I wrote an helper script to load the .npz archive and build a more convenient struct: https://github.com/loco-3d/multicontact-locomotion-planning/blob/master/scripts/mlp/utils/wholebody_result.py

This new file is quite large, around 1.7Mo per second of motion. Indeed it store ~280 float per timestep, and we choosed a timestep of 1ms. If the size is an issue, we can easily increase the time step but it may be harder to exploit.

Some of the data in this struct are redundant (either with other data in the struct or with data in the ContactSequence object) in the sens that they can be easily recomputed from other data already available. However, according to our previous discussions I believe that the convenience to have all this data directly accessible is more important than the size of the file.

Another option is to compress the file (for example with xz) it take ~ 80% of the original size but it's a lot less convenient to use as the decompression is quite long.

I'd like to have your opinion, either on the choice of the timestep or if there is an hard constraint on the size of the dataset ?

[wxmerkt]

self.tau_t = np.matrix(np.zeros([self.nv-6,N]))

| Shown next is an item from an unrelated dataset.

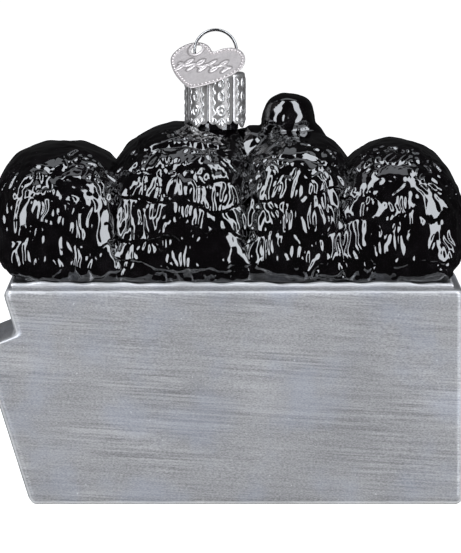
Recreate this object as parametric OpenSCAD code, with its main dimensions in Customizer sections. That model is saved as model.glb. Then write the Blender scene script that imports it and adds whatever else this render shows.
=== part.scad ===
// Hanging ornament of mould-blown glass: a plain mine cart tub heaped with
// lumps of coal. A stamped metal cap with sprung petals covers the neck, a
// spring-wire hanger drops its two legs through the cap into the neck, and a
// thin heart-shaped tag is threaded on the hanger's loop.
// Frame: +Z up, X along the cart, the plain side of the tub faces -Y, and the
// origin is the middle of the flat underside.

/* [Tub] */
// Overall length of the glass, from the ledge at the low end to the coal at the high end
glass_len = 101.2; // [85:0.2:121]
// Depth of the tub from the plain side to the relief
tub_depth = 42; // [35:1:50]
// Height of the rim above the underside
rim_h = 45.4; // [38:0.2:54]
// Height of the ledge where it meets the raised side
ledge_h = 35.6; // [29:0.2:37]
// How far the ledge stands out past the raised side above it
ledge_reach = 4.9; // [3.4:0.1:7]
// How far the ledge falls towards its tip
ledge_drop = 2.4; // [0:0.1:4]
// How far the sloped end leans in from the ledge to the underside
end_slope = 10.2; // [6:0.2:14]
// How far the raised side leans in from the rim to the ledge
side_lean = 2.1; // [0:0.1:3]
// Radius of the rounded edges
edge_r = 1.8; // [1.4:0.1:2.4]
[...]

I wonder whether this should be of size self.nu x N-1 - in literature we often have state trajectories of length N and control trajectories of length N-1. Also, to be more general we could introduce nu (here, nu=nv-6), the control vector as how it's given it refers to a floating-base robot - when we could consider other actuation types in a more general framework.

[pFernbach]

Thanks for your remark. I added an optional parameter nu (with default value nv - 6).

As for why it's N and not N-1 : it is because the last control is computed anyway from the error between the last reached configuration and the last points in the references. You are right that this control is never applied to the robot, but as it's already computed I thought it was more convenient to store it anyway and have all the matrices with the same length.

[pFernbach]

See the updated README : https://github.com/MeMory-of-MOtion/docker-loco3d#generated-data

I close this issue, feel free to open a new issue for remarks on the current file format.